WCAG 2.0 / 2.1 / 2.2 Level A and AA, Section 508 (Revised), and EN 301 549 — the three tables most procurement teams ask for.

Editable export

Word document (and PDF) with your branding. Edit before sending to procurement; the auto-fill is a starting point, not a final answer.

Tentative pricing & honest caveats

Likely $199 standalone, or bundled with the $149 Site Audit for $299 combined (instead of the $348 you’d pay for the two SKUs separately). Prices subject to change before launch.

An auto-drafted VPAT is a starting point, not a certified accessibility opinion.

Automated tools catch ~30–40% of WCAG issues per Deque’s research. The remaining 60–70% — keyboard navigation, screen reader UX, focus management, alt-text quality — require manual review by a person who knows what they’re doing. Anyone selling you a fully-automated VPAT is misrepresenting the technology. Our draft would be honest about that. If you’re selling into a high-stakes procurement (federal contracts, healthcare, finance), pair this with a human review.

Would you use this?

We build it if there’s real demand. If ~20 of you sign up, it ships. If not, we won’t. Either way you’ll hear an answer.

No spam. We email you only with an answer (yes we’re building it, or no we’re not).

What is a VPAT, exactly?

The Voluntary Product Accessibility Template is a standardized document published by the Information Technology Industry Council (ITI). It describes how a software product conforms to specific accessibility standards. Current revision: VPAT 2.5.

It exists because procurement — especially US federal government procurement — needs a uniform way to compare vendor accessibility claims. Section 508 of the Rehabilitation Act requires federal agencies to consider accessibility when buying software. The VPAT is the standardized answer to “tell us what your product supports.”

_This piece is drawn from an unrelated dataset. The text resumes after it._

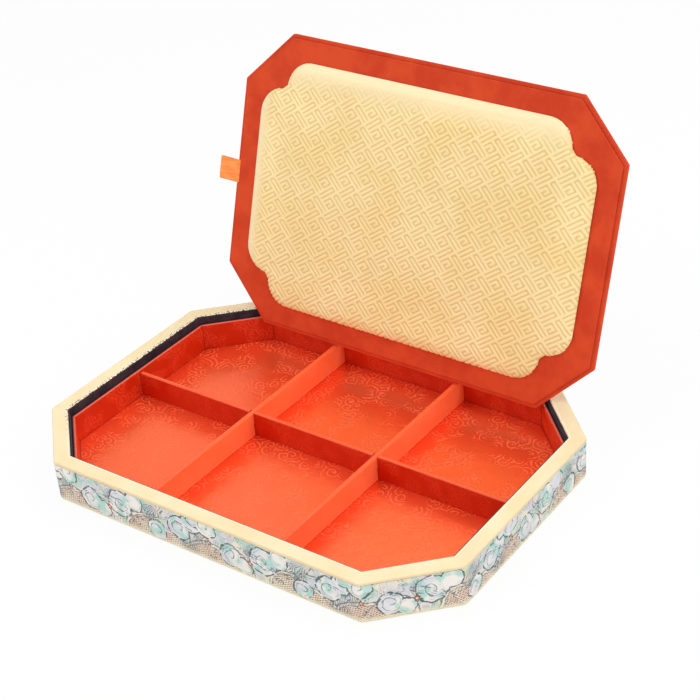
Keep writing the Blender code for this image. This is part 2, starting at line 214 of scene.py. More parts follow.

For each WCAG criterion (and Section 508 / EN 301 549 criterion), a vendor declares one of:

  • Supports — fully meets the criterion
  • Partially Supports — some functionality meets it, but with caveats
  • Does Not Support — doesn’t meet it
  • Not Applicable — criterion doesn’t apply to this product
  • Not Evaluated — couldn’t be evaluated

Plus a Remarks/Explanations column where the vendor describes the basis for the status. That column is where auto-generation can save the most time — a scan already knows which rules failed, on which elements, and against which WCAG criteria.